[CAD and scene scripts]
──────────

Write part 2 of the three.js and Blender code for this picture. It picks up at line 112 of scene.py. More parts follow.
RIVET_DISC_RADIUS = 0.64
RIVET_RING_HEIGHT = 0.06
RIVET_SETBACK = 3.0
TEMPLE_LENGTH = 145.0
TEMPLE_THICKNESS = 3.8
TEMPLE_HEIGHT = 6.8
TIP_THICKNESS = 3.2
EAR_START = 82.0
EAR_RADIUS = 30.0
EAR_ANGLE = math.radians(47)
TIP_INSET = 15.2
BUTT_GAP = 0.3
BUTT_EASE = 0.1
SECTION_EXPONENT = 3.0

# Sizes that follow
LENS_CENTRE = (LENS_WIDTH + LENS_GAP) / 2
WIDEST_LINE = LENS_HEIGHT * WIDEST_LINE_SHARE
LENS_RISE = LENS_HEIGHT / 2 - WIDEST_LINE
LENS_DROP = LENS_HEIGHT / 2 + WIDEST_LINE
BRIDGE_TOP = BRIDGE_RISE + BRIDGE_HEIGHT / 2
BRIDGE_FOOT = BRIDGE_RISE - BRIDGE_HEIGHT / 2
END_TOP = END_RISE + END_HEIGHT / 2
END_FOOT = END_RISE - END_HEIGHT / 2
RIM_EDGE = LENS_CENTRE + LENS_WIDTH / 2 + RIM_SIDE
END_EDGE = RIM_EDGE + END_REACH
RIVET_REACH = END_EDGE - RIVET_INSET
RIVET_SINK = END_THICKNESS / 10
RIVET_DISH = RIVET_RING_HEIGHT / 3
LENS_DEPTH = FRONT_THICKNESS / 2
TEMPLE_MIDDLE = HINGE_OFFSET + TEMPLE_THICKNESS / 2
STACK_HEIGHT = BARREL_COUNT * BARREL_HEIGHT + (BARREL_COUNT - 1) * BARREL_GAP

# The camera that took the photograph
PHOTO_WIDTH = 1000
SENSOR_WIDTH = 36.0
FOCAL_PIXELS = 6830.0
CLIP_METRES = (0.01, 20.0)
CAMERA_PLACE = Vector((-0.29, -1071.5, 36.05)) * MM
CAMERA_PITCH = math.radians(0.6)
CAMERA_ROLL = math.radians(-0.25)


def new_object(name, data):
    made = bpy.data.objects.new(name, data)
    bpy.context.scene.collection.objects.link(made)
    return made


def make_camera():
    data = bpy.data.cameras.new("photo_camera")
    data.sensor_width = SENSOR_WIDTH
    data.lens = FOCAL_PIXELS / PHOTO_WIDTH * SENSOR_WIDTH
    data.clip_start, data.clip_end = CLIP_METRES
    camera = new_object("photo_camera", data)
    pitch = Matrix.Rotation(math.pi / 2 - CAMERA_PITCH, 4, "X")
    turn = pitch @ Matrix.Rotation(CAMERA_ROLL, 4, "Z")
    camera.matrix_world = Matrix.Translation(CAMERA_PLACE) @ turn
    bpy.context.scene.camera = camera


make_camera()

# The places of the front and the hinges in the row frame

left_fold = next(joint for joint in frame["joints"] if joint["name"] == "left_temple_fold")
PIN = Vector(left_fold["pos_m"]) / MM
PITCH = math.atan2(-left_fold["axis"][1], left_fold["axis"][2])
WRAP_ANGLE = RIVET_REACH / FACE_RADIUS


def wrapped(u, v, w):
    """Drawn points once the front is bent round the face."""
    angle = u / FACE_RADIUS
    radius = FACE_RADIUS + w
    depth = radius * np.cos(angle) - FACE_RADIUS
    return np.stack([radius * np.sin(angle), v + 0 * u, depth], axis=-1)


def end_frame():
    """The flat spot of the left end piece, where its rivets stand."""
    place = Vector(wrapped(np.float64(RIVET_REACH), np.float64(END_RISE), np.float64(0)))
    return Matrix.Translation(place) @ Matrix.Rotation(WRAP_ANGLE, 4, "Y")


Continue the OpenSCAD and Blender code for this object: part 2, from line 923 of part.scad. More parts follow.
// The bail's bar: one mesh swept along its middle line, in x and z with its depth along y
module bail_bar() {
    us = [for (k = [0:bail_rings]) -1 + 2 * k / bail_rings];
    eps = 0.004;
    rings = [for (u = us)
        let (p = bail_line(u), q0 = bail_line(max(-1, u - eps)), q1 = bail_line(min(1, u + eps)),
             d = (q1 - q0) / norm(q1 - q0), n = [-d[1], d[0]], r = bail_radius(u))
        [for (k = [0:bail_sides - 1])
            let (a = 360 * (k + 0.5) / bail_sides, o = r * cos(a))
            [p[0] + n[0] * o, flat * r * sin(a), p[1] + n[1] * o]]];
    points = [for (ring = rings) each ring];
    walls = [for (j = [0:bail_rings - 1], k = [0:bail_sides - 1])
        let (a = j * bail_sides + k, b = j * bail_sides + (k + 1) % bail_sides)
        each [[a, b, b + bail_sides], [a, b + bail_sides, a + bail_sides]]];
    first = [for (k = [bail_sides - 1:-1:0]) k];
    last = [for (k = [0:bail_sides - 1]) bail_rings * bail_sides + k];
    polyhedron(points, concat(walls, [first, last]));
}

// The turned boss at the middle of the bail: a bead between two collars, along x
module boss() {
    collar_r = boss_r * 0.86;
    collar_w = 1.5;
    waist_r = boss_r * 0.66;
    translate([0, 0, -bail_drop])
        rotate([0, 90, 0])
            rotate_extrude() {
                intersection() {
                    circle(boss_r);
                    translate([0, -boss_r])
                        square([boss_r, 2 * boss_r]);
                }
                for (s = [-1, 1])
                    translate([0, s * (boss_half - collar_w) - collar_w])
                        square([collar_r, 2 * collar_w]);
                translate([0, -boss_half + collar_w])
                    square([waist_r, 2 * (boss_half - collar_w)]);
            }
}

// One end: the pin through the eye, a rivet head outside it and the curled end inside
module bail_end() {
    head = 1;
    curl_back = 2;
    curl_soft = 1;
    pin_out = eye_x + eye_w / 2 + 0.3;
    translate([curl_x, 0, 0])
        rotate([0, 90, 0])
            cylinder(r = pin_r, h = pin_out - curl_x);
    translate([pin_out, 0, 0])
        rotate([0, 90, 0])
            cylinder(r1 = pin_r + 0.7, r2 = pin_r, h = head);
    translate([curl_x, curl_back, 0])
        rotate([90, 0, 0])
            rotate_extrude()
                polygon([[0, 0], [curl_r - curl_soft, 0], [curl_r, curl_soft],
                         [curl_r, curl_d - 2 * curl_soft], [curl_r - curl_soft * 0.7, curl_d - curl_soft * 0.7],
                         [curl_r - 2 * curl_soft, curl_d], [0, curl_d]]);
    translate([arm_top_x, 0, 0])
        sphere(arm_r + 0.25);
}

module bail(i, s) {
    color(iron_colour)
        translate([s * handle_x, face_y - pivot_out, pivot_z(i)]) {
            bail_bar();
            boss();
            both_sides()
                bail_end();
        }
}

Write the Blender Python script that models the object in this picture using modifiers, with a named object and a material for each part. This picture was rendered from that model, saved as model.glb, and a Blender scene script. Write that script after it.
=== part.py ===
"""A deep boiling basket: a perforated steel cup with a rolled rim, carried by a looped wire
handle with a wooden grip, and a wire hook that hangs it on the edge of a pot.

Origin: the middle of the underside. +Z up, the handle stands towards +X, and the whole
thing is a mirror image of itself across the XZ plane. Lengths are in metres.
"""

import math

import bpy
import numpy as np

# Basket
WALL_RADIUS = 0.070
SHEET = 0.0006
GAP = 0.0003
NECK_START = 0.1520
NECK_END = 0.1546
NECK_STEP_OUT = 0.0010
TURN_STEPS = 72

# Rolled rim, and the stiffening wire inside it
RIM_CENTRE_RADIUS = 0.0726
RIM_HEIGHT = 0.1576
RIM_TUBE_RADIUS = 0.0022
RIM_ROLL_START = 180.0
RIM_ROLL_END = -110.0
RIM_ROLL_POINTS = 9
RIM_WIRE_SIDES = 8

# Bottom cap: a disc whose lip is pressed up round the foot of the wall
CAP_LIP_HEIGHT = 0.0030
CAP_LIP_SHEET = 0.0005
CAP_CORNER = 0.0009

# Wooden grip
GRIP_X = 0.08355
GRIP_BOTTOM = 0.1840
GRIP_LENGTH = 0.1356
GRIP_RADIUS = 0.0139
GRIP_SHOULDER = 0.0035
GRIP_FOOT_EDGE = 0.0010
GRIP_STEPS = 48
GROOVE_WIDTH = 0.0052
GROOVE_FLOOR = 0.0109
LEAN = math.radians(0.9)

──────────

■ WHAT THIS TASK INVOLVES
Retype exactly, and only, the lines from the one containing "Write the Blender" through the one containing "handle with a", both included.

■ FINISHED ANSWER
Write the Blender Python script that models the object in this picture using modifiers, with a named object and a material for each part. This picture was rendered from that model, saved as model.glb, and a Blender scene script. Write that script after it.
=== part.py ===
"""A deep boiling basket: a perforated steel cup with a rolled rim, carried by a looped wire
handle with a wooden grip, and a wire hook that hangs it on the edge of a pot.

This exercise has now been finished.